Her plant collecting led her to discover several plants, previously unknown to science, that would eventually be named after her. Collom discovered and collected a number of plant specimens used to create the formal scientific description and scientific name of that particular type of plant. The holotype specimens she discovered and collected include Dudleya collomiae, Ranunculus collomiae and Galium collomiae. Dr John Thomas Howell of the California Academy of Sciences, when naming Galium Collomiae wrote, "It is a pleasure and honor to name this distinctive addition to the Arizona flora in honor of Mrs Rose Collom who has done so much critical field work in that state."

Her collected specimens are held in numerous herbaria in American and around the world including the United States National Herbarium, the Lois Porter Earle Herbarium at the Desert Botanical Garden and the Arizona State University Herbarium. Other institutions that hold her specimens include the Royal Botanical Gardens at Kew, the Rancho Santa Ana Botanic Garden, Lindenwood University Herbarium and the Grand Canyon Museum Herbarium, which holds the Rose Collom Collection.

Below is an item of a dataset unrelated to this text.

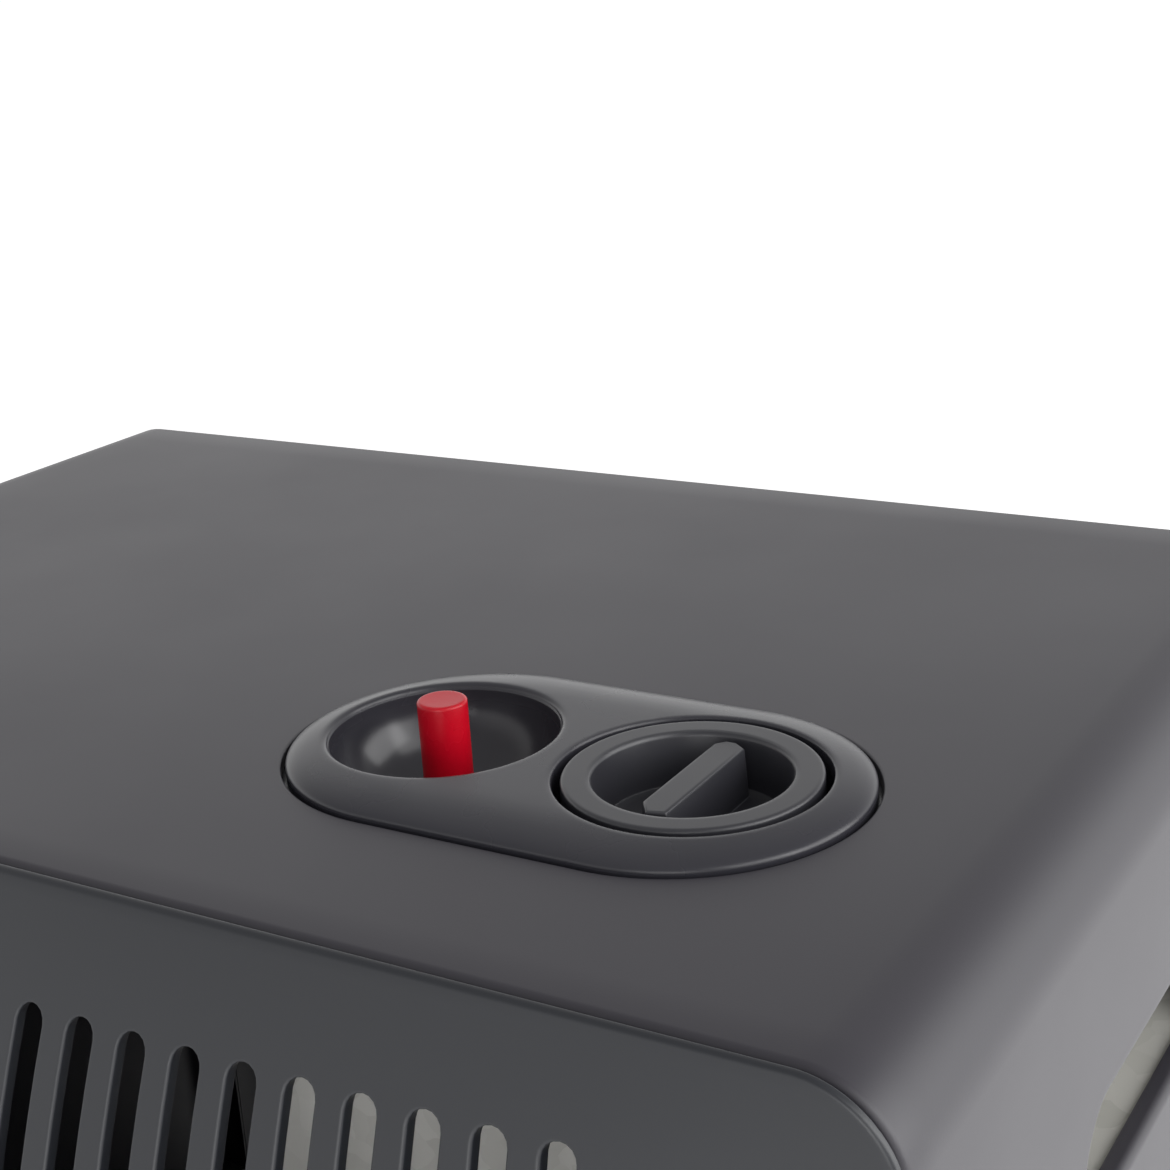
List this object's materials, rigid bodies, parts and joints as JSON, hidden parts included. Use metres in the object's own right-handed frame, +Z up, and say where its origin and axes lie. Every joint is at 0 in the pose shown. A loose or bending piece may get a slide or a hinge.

==Collaboration with other notable botanists==
As well as collecting specimens, Collom made careful observations and detailed descriptions of the natural environments, bloom times, growing conditions and uses of native Arizona plants. She was one of the acknowledged collaborators with botanists Kearney and Peebles when they wrote the book Flowering Plants and Ferns of Arizona. In the Collaborators section Kearney and Peebles wrote of Collom that "the writers are indebted for the privilege of using her manuscript notes on the habitat, time of flowering and economic use of Arizona plants". Flowering Plants and Ferns of Arizona became the foundation upon which Kearney and Peebles based their later book Arizona Flora. Collom also contributed to this publication and its subsequent amendment. Arizona Flora remained the classic reference book for information on Arizona flora for over 30 years.

Collom believed that some plants from higher altitudes could adapt themselves to lower altitudes if they were planted and cared for at an intermediate altitude and had time to adjust to the changed conditions. She was encouraged in this theory of progressive adaptation by Dr J. J. Thornberry, a botanist at the University of Arizona, and Dr F. J. Crider, Director of the Boyce Thompson Arboretum. She put this theory into practice by collecting plants from higher altitudes and then planting them in her garden. She allowed them several seasons to adapt and then replanted them at a lower altitude. In this way she assisted and encouraged the use of native Arizona species in gardens in that state.

==First paid botanist of the Grand Canyon National Park==
In June 1938 Collom undertook a field trip in the Grand Canyon National Park. In October of that year she traded letters with E. McKee, the cofounder of the Grand Canyon National History Association (the predecessor to the Grand Canyon Association). He offered her a grant to enable her to collect specimens in the Grand Canyon area. In accepting this grant and undertaking the work she became the first paid botanist of the Grand Canyon National Park. She conducted her botanical work at the Grand Canyon, visiting to collect specimens or work at the Grand Canyon Museum Herbarium, every year from that time until 1954, excepting 1948 when her husband was ill. The herbarium at the Grand Canyon National Park museum has over 800 of her specimens.

==Garden clubs and botanical societies==
Collom was also active with the Arizona Federation of Garden Clubs. She was their Horticultural Chairman and helped to encourage the use of native Arizona plants for landscaping in home gardens and beside highways. Collom was also a member of the Arizona Cactus and Native Flora Society which, in 1937, founded the Desert Botanical Garden in Phoenix. She was a charter member of the Desert Botanical Garden and supplied numerous native Arizona plants to it. Many of her personal papers along with her herbarium collection were donated to the Garden in 1951.

==Posthumous awards==
After her death in 1956 Collom was inducted into the Arizona Women's Hall of Fame. In 1997 the species Mentzelia collomiae was named in her honor.